We noodled around a bit, looking through the books (this is a book store that caters to the LDS (Mormon) faith, and at that, does so at discount (sometimes steep) prices. There are books here that you'd find in regular bookstores, as well. I was looking through some of these, particularly a gorgeous coffee-table book (though on the small side, as that type of book goes) of National Park pictures; oh, such stunning vistas, formations, features, and seasons!!

They eventually wrapped up the show with the prize drawing, and then I approached the table. I addressed Doug, and he stood up, leaned forward, and shook my hand, asking my name.
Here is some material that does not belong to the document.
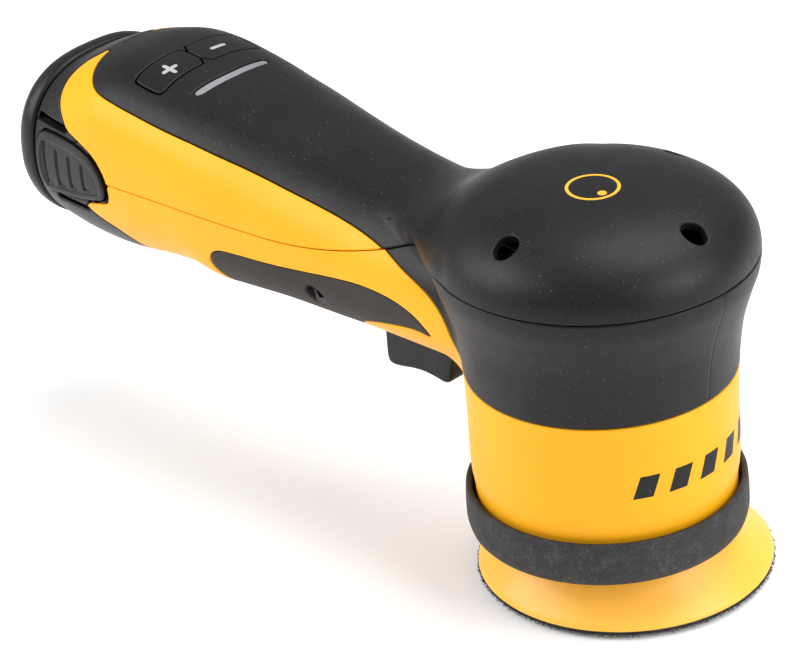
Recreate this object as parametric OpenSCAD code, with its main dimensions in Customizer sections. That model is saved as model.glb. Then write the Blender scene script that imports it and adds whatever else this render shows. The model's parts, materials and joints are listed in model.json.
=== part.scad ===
// Cordless orbital sander: pistol-free stick handle, round drive head, 77 mm backing pad.
// Frame: the motor axis is Z, the pad's working face is z = 0, the handle runs towards -X.

/* [Head] */
// Radius of the yellow body above the pad
body_r = 34.5; // [33.5:0.25:35.5]
// Largest radius of the head, where the cap meets the band
cap_r = 41; // [40:0.25:42]
// Height of the cap's crown above the pad face
cap_top = 112; // [110:0.5:113]
// Height where the dome of the cap starts
dome_z = 92; // [90:0.5:94]
// Height of the line between the yellow body and the black band
band_z = 60.7; // [58:0.1:63]
// Distance of the cap screws from the motor axis
cap_screw_r = 32; // [31:0.5:33]
// Radius of the cap's screw holes
cap_hole_r = 3.3; // [3:0.1:3.6]

/* [Handle] */
// Half width of the handle at its fattest point
grip_w = 30.7; // [30:0.1:31.5]
// Height of the handle's fattest point above the pad face
grip_top = 110.3; // [109.5:0.1:111]
// Half width of the neck that joins the head
neck_w = 26.6; // [26.2:0.1:27.2]
// Wall thickness of the shells
wall = 2.5; // [2.2:0.1:2.8]
// Thickness of the soft layer moulded over the shells
soft_t = 1.2; // [0.9:0.1:1.5]

/* [Pad] */
// Radius of the pad's working face
pad_r = 38.5; // [37.5:0.5:38.5]
// Height where the pad's conical flank ends under the skirt ring
pad_h = 14.8; // [13.6:0.2:15]
// Thickness of the hook facing
hook_t = 1.6; // [1.2:0.1:1.8]
// Distance between the motor axis and the pad axis, half of the orbit
orbit = 6; // [3:0.5:6]

/* [Keys and trigger] */
// Travel room left round a key
key_gap = 0.35; // [0.25:0.05:0.5]
// Width of the trigger paddle
trigger_w = 15; // [13:0.5:16]
// Radius of the trigger's hinge pin
pin_r = 1.5; // [1.2:0.1:1.8]
// Radial clearance of running fits
run_fit = 0.05; // [0.02:0.01:0.1]

/* [Battery] */
// Radius of one cell
cell_r = 9.1; // [8.8:0.1:9.3]
// Length of one cell
cell_l = 65; // [63:0.5:65]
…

While I was answering I was thinking, "Wow, his face is HUGE." Maybe an odd thing to think, but there you go. And it was. Big face, I mean. He smiled at me, and it took up his whole face and made it bigger. So that's why I thought that, anyway.

Awkwardness aside I mentioned how I had talked to him about 18 months ago on-air when he had the governor on, that I had spoken about mental health issues, and that I certainly didn't expect him to remember me but wondered if he did? He didn't seem to, so I kept going by having a short discussion with him about maybe doing some shows on Mental Health issues, and how the broken system turns away people who have no options to get better or improve, without treatment. He also said something about how if we can't even get CHIP to pass, what chance does mental health have? I agreed, although didn't realize the CHIP thing was vetoed until I came home and saw it online. I had mentioned in general the various bills in front of Congress, and such, and that I think it'd be great if they could do some shows on those.

SO, just think of me as the awareness fairy, sprinkling increased awareness of mental health issues pixie dust, wherever I roam . . . .

Get out your wands, and spread the IAMHI pixie dust. It's free, and it's sparkley (in my mind, so appropo), and it's good for society. Zero calories, fat, or carbohydrates. It makes you feel goooooood . . . . . if someone asks you what you are doing, just tell them, "I AM HI*"

*Note: Perhaps not to a cop or doctor. Hee hee.